Mersın Carrot and Coconut Balls

Cezerye

Every city in Turkey makes a sweet they claim is ‘a natural Viagra’. Cezerye (pronounced ‘jez-air-yeh’) is the natural Viagra of Mersin on the southeast coast. It was once the ancient Greek city of Zephyrion, and now it’s Turkey’s largest port.

I have no evidence to support the alleged aphrodisiac value of carrots, but you could say that this is one of the healthier deserts you can consume from the region of excessive sugar and butter. I confess I have added turmeric mainly for visual impact, because carrots outside of Turkey have a less vivid colour—and presumably less potency.

Ingredients

  • 75 g (2⅔ oz/½ cup) hazelnuts
  • 4 carrots
  • 1 teaspoon honey
  • 1 tablespoon cornflour (cornstarch)
  • 110 g ( oz/½ cup) sugar
  • 4 cloves
  • 1 teaspoon ground cinnamon
  • ½ teaspoon allspice
  • ½ teaspoon ground ginger
  • ½ teaspoon turmeric
  • 30 g (1 oz/½ cup) flaked coconut

Method

Preheat the oven to 180°C (350°F/Gas 4).

Place the hazelnuts on a baking tray and bake for 5 minutes. Remove the tray and set aside to cool, then rub off the skins using your fingertips. Put the nuts in a food processor and coarsely grind.

Put the carrots and 250 ml (9 fl oz/1 cup) of water in a saucepan over high heat and boil for 10 minutes. Put 2 tablespoons of the boiling water in a bowl with the honey and cornflour and stir to combine.
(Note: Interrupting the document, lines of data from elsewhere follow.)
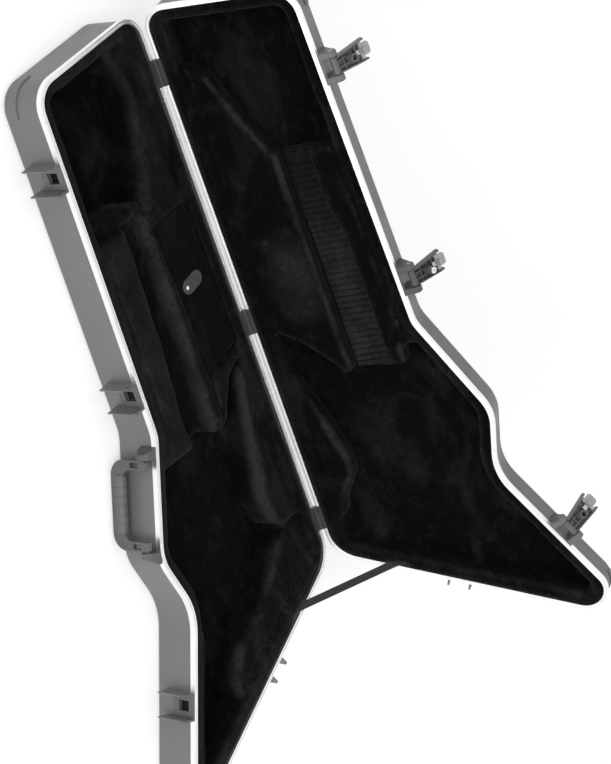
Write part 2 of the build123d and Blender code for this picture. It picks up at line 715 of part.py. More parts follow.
def neck_bar_inner():
    """The bar between neck and accessory compartment, with that compartment's end and the ledge beyond it."""
    low = SHELL - BASE_DEPTH + FLOOR_PAD
    bar = prism(NECK_BAR_INNER, low, -NECK_TOP)
    top = bar.edges().group_by(Axis.Z)[-1]
    front = [edge for edge in top if edge.center().X < -128 and edge.length > 60]
    bar = fillet(front, NECK_ROUND)
    wall = prism(COMPARTMENT_END, low, -FOAM_TOP - COMPARTMENT_BOARD - 0.3)
    ledge = prism(HEAD_LEDGE, low, -FOAM_TOP)
    top = ledge.edges().group_by(Axis.Z)[-1]
    free = [edge for edge in top if edge.center().X < -56 and edge.center().Y > 735]
    ledge = fillet(free, FOAM_ROUND) & slab(BOLSTER_INSET[1] + 0.2, low, -FOAM_TOP)
    return bar + wall + ledge


def base_foam():
    low = SHELL - BASE_DEPTH + FLOOR_PAD
    base_piece("base_floor_pad", floor_pad(BASE_DEPTH))
    whole = bolsters(BASE_DEPTH) - strap_notch()
    for wall, span in BOLSTER_WALLS.items():
        base_piece(f"base_bolster_{wall}", whole & sector(*span))
    base_piece("neck_bar_inner", neck_bar_inner())
    base_piece("neck_bar_outer", foam(NECK_BAR_OUTER, BASE_DEPTH, NECK_TOP))
    floor = prism(NECK_FLOOR, low, -CHANNEL_DEPTH) + foam(NECK_SHELF, BASE_DEPTH, SHELF_DEPTH)
    base_piece("neck_floor", floor)
    base_piece("heel_pad", foam(HEEL_PAD, BASE_DEPTH, FOAM_TOP, 4))
    base_piece("waist_ridge", foam(WAIST_RIDGE, BASE_DEPTH, FOAM_TOP))
    base_piece("butt_filler", foam(BUTT_FILLER, BASE_DEPTH, FOAM_TOP + 4))
    base_piece("wing_pad", foam(WING_PAD, BASE_DEPTH, FOAM_TOP))
    board_top = -FOAM_TOP + 0.3
    board = prism(COMPARTMENT_LID, board_top - COMPARTMENT_BOARD, board_top)
    base_piece("compartment_lid", fillet(board.edges().group_by(Axis.Z)[-1], 1.2))
    base_piece("pull_tab", Pos(*TAB_MIDDLE, board_top) * Rot(0, 0, TAB_TURN) * pull_tab())


def pull_tab():
    """A flat tongue with round ends, held by a domed rivet near one end."""
    length, width, thick = TAB_SIZE
    tongue = extrude(SlotOverall(length, width), thick)
    tongue = fillet(tongue.edges().group_by(Axis.Z)[-1], 0.9)
    dome = extrude(Circle(4), thick + 1.4)
    dome = fillet(dome.edges().group_by(Axis.Z)[-1], 1.2)
    return tongue + Pos(width / 2 - length / 2 - 3, 0, 0) * dome


def lid_foam():
    lid_piece("lid_floor_pad", over_rim(floor_pad(LID_DEPTH)))
    whole = bolsters(LID_DEPTH) - strap_notch()
    strips = [over_rim(whole & sector(*span)) for span in BOLSTER_WALLS.values()]
    lid_piece("lid_bolsters", Compound(children=strips))
    pads = {"neck": LID_NECK_PAD, "front": LID_FRONT_PAD, "waist": LID_WAIST_PAD}
    for name, points in pads.items():
        lid_piece(f"lid_{name}_pad", over_rim(foam(points, LID_DEPTH, FOAM_TOP - 2)))
    low = SHELL - LID_DEPTH + FLOOR_PAD
    lid_piece("lid_neck_strip", over_rim(prism(LID_NECK_STRIP, low, -LID_STRIP_DEPTH)))


def base_case():
    body = shell(BASE_DEPTH) + bumpers(BASE_DEPTH)
    for wall, distance in LATCH_STATIONS:
        place = station(wall, distance).location
        fins = guard(GUARD_PROUD, GUARD_INNER, GUARD_THICK, GUARD_FOOT, -GUARD_DROP, -RAIL_HEIGHT - 0.2)
        body += place * fins
        body -= place * KEEPER_HOLE
    body += feet(FOOT_PROUD, GUARD_DROP)
    for rivet in [*all_rivets(), strap_rivet()]:
        body -= rivet
    base_piece("base_shell", body)
    inner, outer, height = TONGUE
    groove = ring(inner - GROOVE_PLAY, outer + GROOVE_PLAY, -RIM_GAP - height - GROOVE_PLAY, 0)
    base_piece("base_rail", rail() - groove)


def lid_case():
    body = shell(LID_DEPTH) + bumpers(LID_DEPTH)
    body += feet(LID_FOOT_PROUD, LID_DEPTH - SHELL_EDGE)
    for rivet in [*all_rivets(), strap_rivet()]:
        body -= rivet
    lid_piece("lid_shell", over_rim(body))
    inner, outer, height = TONGUE
    tongue = ring(inner, outer, -RIM_GAP, height - RIM_GAP)
    for middle in HINGE_STATIONS:
        tongue -= hinge_slot(middle)
    lid_piece("lid_rail", over_rim(rail() + tongue))


base_case()
lid_case()
hinges()
latches()
handle()
base_foam()
lid_foam()
base_piece("strap_rivet_base", strap_rivet())
lid_piece("strap_rivet_lid", over_rim(strap_rivet()))
base_piece("stay_strap", stay_strap())
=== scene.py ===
# %% [markdown]
# # A hard case for an electric guitar, standing open
# The case lies on its base shell. The lid stands open, held by a webbing strap. The engineering model
# already holds every rigid piece at its real size: two shells, two metal rails, hinges, latches and a
# handle. This lesson loads that model and leaves its pieces where they are. It gives each one a finish
# that reads like the real material, and it makes the soft pieces, which the model has only as plain
# blocks: the padded lining, the covered flap of the small compartment and the strap.

# %% Load the model
import bpy
from math import cos, pi, radians, sin
from mathutils import Matrix, Vector, noise


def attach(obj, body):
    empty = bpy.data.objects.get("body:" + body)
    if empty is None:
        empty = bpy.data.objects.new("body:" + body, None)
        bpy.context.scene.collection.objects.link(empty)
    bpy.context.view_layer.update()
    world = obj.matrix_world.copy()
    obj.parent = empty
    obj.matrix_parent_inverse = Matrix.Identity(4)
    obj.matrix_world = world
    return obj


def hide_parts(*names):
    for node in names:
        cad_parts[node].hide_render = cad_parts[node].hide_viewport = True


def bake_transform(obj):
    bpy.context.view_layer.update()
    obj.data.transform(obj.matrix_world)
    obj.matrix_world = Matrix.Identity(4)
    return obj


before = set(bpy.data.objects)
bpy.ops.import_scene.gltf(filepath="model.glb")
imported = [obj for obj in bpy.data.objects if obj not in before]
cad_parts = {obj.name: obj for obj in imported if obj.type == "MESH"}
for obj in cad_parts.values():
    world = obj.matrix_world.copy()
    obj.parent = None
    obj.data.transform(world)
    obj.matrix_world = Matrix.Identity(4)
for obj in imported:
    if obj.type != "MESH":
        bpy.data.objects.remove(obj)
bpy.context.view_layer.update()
print("nodes loaded:", len(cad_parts))

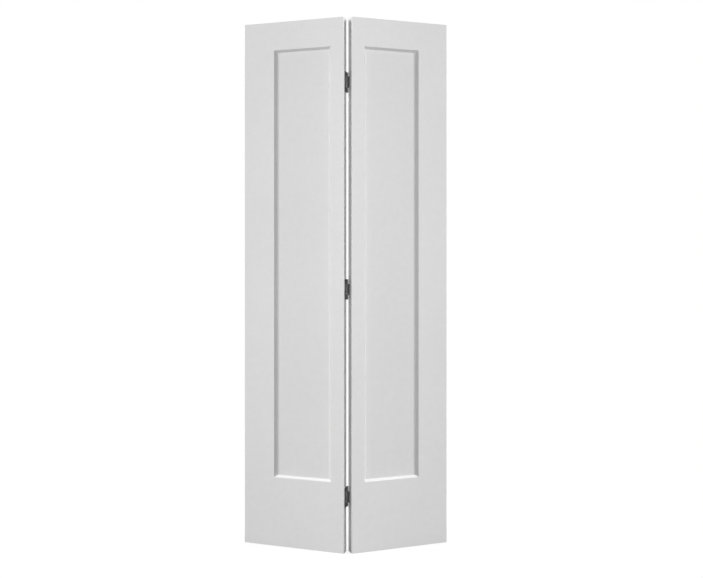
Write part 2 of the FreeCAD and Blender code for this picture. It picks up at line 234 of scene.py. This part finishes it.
class Nodes:
    """A short way to add and join the nodes of one material."""

    def __init__(self, name):
        self.material = bpy.data.materials.new(name)
        self.material.use_nodes = True
        self.tree = self.material.node_tree
        self.tree.nodes.clear()
        self.output = self.add("ShaderNodeOutputMaterial")

    def add(self, kind, inputs=None, **settings):
        node = self.tree.nodes.new(kind)
        for key, value in settings.items():
            setattr(node, key, value)
        for key, value in (inputs or {}).items():
            if isinstance(value, bpy.types.NodeSocket):
                self.tree.links.new(value, node.inputs[key])
            else:
                node.inputs[key].default_value = value
        return node

    def principled(self, inputs):
        shader = self.add("ShaderNodeBsdfPrincipled", inputs)
        self.tree.links.new(shader.outputs[0], self.output.inputs["Surface"])
        return shader

    def place(self, stretch=(1.0, 1.0, 1.0), turn=0.0, centre=(0.0, 0.0, 0.0)):
        """Object coordinates for a pattern that is moved, turned and stretched."""
        source = self.add("ShaderNodeTexCoord").outputs["Object"]
        return self.add("ShaderNodeMapping", {
            "Vector": source, "Location": centre, "Rotation": (0.0, 0.0, turn),
            "Scale": stretch}, vector_type="TEXTURE").outputs[0]

    def noise(self, scale, detail=2.0, roughness=0.5, stretch=(1.0, 1.0, 1.0)):
        """A soft random pattern round 0.5; its scale is in waves per metre."""
        return self.add("ShaderNodeTexNoise", {
            "Vector": self.place(stretch), "Scale": scale, "Detail": detail,
            "Roughness": roughness}).outputs["Fac"]

    def remap(self, value, low, high, to_low=0.0, to_high=1.0):
        """A value's stretch from low to high, laid out from to_low to to_high."""
        limits = dict(enumerate((value, low, high, to_low, to_high)))
        return self.add("ShaderNodeMapRange", limits, clamp=True).outputs[0]

    def spots(self, scale, size):
        """Small scattered spots: 1 in their middle, 0 outside."""
        distance = self.add("ShaderNodeTexVoronoi", {
            "Vector": self.place(), "Scale": scale}).outputs["Distance"]
        return self.remap(distance, 0.0, size, 1.0, 0.0)

    def mix(self, factor, first, second, blend="MIX"):
        """Two colours mixed; 6, 7 and 2 are the colour sockets of the node."""
        node = self.add("ShaderNodeMix", {0: factor, 6: first, 7: second},
                        data_type="RGBA", blend_type=blend)
        return node.outputs[2]

    def bump(self, height, distance, strength=1.0, normal=None):
        inputs = {"Height": height, "Distance": distance, "Strength": strength}
        if normal:
            inputs["Normal"] = normal
        return self.add("ShaderNodeBump", inputs).outputs[0]

    def facing_along(self, leaf):
        """1 on the long edges of a leaf, 0 on its face, and between on the slopes."""
        normal = self.add("ShaderNodeTexCoord").outputs["Normal"]
        way = pin_frame(leaf).to_3x3() @ Vector((1, 0, 0))
        along = self.add("ShaderNodeVectorMath", {0: normal, 1: way},
                         operation="DOT_PRODUCT").outputs["Value"]
        return self.add("ShaderNodeMath", {0: along}, operation="ABSOLUTE").outputs[0]

    def in_recess(self, leaf):
        """1 on the sunk panels of a leaf, 0 on the faces and most of the slopes."""
        low, high = leaf_box(leaf)
        middle = pin_frame(leaf) @ Matrix.Translation((low + high) / 2)
        place = self.place(turn=middle.to_euler().z, centre=middle.translation)
        through = self.add("ShaderNodeSeparateXYZ", {0: place}).outputs["Y"]
        off_middle = self.add("ShaderNodeMath", {0: through}, operation="ABSOLUTE").outputs[0]
        floor = (high.y - low.y) / 2 - sizes().recess_depth
        return self.remap(off_middle, floor + RECESS_FADE, floor + 3 * RECESS_FADE, 1.0, 0.0)

    def facing_up(self):
        """1 on faces that look straight up or down, 0 on upright ones."""
        normal = self.add("ShaderNodeTexCoord").outputs["Normal"]
        up = self.add("ShaderNodeSeparateXYZ", {0: normal}).outputs["Z"]
        size = self.add("ShaderNodeMath", {0: up}, operation="ABSOLUTE").outputs[0]
        return self.remap(size, 0.9, 0.95)


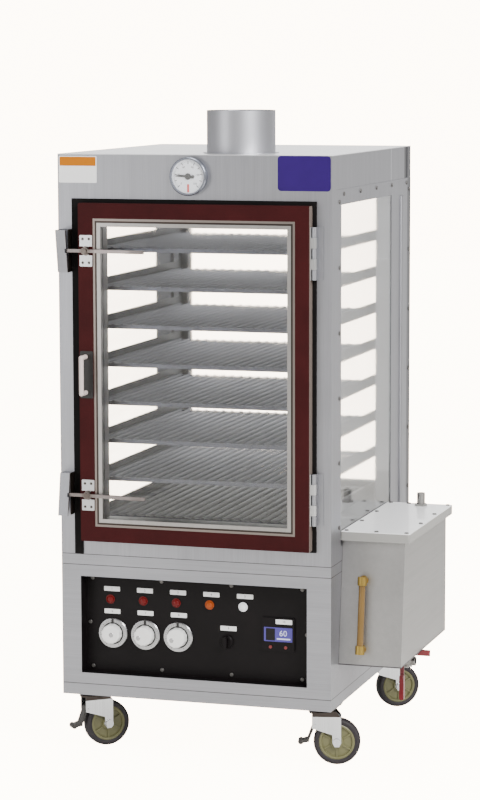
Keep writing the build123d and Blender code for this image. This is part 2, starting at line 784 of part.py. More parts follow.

Strain the carrots and then transfer to a blender. Add the sugar and blend into a purée. Put the carrot purée back in the pan over low heat and stir in the spices. Add the honey and cornflour mixture and then simmer for 10 minutes, stirring constantly. Remove the pan from the heat and discard the cloves. Add the hazelnuts and then leave to cool to room temperature.

Using a teaspoon, shape the mixture into small walnut-sized balls. It should make about twenty balls. Spread the coconut flakes on a tray and then roll the balls in the coconut to evenly coat. Put the tray in the fridge and leave until you are ready to serve.

Put the cezerye on a plate (with toothpicks, if you like, so that people don’t have to use their fingers) and serve.